Landlord: The term used to describe a person who owns any type of building or land that is rented out to others. The word traces back in history to the feudal times in Europe. In that period the King and the Church owned most of the land, but some land was given or lent out cheaply to the nobility for goodwill and protection. And that person would actually be a Lord which is a title of in the nobility class. The Lord would then have poor peasants live and cultivate the land in brutal conditions. The Lord would often be required to pay taxes to the King for the land, but in practicality the Lord was more of a tax collector on the peasants for the King.

Loan Officer: A clerk in a financial institution that prepares paperwork for customers that wants to get a mortgage. Can also be for other types of loans not just mortgage.


McMansion: A pejorative term in the U.S. for a mass produced somewhat big house in the suburbs. The Mc. is a reference to McDonalds and the junk food they sell. The distaste for this type of house is that it usually don't blend in with the rest of the neighborhood. It is usually big houses and suppose to have a luxury upscale feel about it, but lacking in material quality.

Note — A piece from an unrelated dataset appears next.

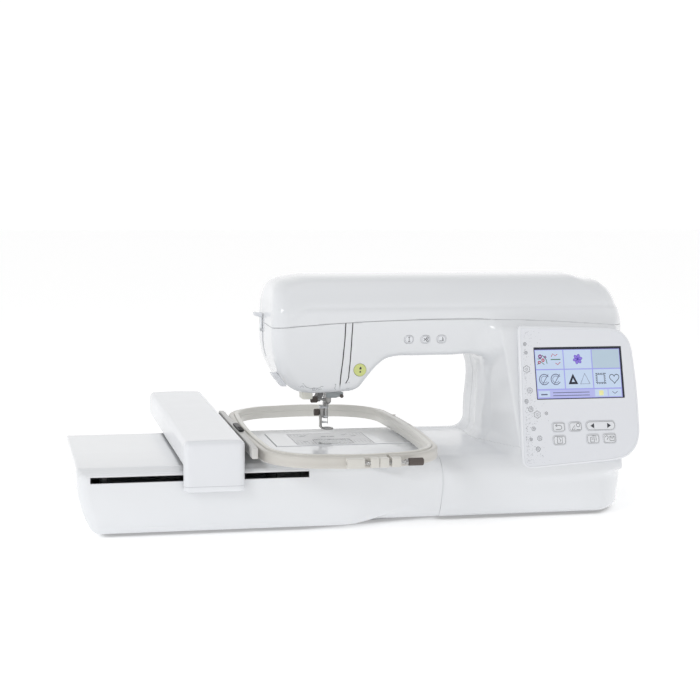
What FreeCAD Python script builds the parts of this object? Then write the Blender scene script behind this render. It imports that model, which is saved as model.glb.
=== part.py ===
import FreeCAD, Part
import math
import os
import Sketcher

Vector = FreeCAD.Vector
Rotation = FreeCAD.Rotation
doc = FreeCAD.newDocument("embroidery_machine")


class Term:
    """A size: its number, and the spreadsheet formula that gives it."""

    def __init__(self, value, text):
        self.value = float(value)
        self.text = text

    def __add__(self, other):
        other = term(other)
        return Term(self.value + other.value, "(%s + %s)" % (self.text, other.text))

    def __sub__(self, other):
        other = term(other)
        return Term(self.value - other.value, "(%s - %s)" % (self.text, other.text))

    def __mul__(self, other):
        other = term(other)
        return Term(self.value * other.value, "(%s * %s)" % (self.text, other.text))

    def __truediv__(self, other):
        other = term(other)
        return Term(self.value / other.value, "(%s / %s)" % (self.text, other.text))

    def __radd__(self, other):
        return term(other) + self

    def __rsub__(self, other):
        return term(other) - self

    def __rmul__(self, other):
        return term(other) * self

    def __neg__(self):
        return term(0) - self

    def root(self):
        return Term(math.sqrt(self.value), "sqrt(%s)" % self.text)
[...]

It is a term originating from the mid 1980s.

Mortgage: It is a type of loan used for real estate purchase. The loan is secured by the property being purchased. The lender has a legal right to take possession of the property and sell it if the terms of the loan are broken. Such as the borrower defaults (stops paying on the loan). The terms can vary with regards to interest, repayment length and payment amount and many things written in fine prints.

Ninja Loan: A slang term used to describe a loan to a person with "no income, no job and no assets". This is a sub prime loan where borrower is given a loan without any the verification process of the financial status. It is a calculated risk that many of these loans will end bad. The hope is that the property market will rise and the lender will be able to refinance based on the increased value the house he bought. If the interest rates rise or the property value falls the ninja loans will go bad very quickly. This relaxed lending standards was a big problem of sub prime crisis of 2008.


Real Estate Agent: Somebody that makes a living showing properties to buyers and filling out a few documents. Gets paid by sales commission and can eat and drink well. Usually gets paid a percentage of 1% to 5% of the value of the transaction. A man that has his hair combed backwards, nice shoes and a suit, basically a gigolo car salesman. If it is a woman she always wear a smart little outfit, and spends time to make her hair look nice, get her nails done and put on make up.

Risk: The uncertainty that an investment will not make the expected returns. Government bonds are often thought of as risk free return, but the returns are very small. Some risk must be taken in order to be able to make a profit, but it also opens up for possible losses.


Slumlord: is a derogatory term for a real estate investor with a lot of properties in a bad state. He is usually maximizing his cash flow by not spending a lot of money on upkeep.


Trailer Park: is an area where people live in mobile homes instead of regular houses. The area provide a cheap place to live for people who are often below the poverty line. Because of the low status the people are often called derogatory terms such as trailer park trash. It is popular way to live for poor people in the U.S. and this type of housing is often placed in hurricane stricken places. When the hurricane comes through the mobile homes are blown to pieces.


Urban decay: Is when the infrastructure and buildings in a city or part of a city slowly degrades and disintegrates because of lack of maintenance. Also known as urban rot and urban blight. The reason for this is lack of economic viability of the area. Factories close down and people are unemployed. When the economy stops it drives out cash flows for maintenance and new projects. When the decay progresses a certain time the trends may become self-enforcing so that people only wants to get away from such a place with a lot of crime and slum.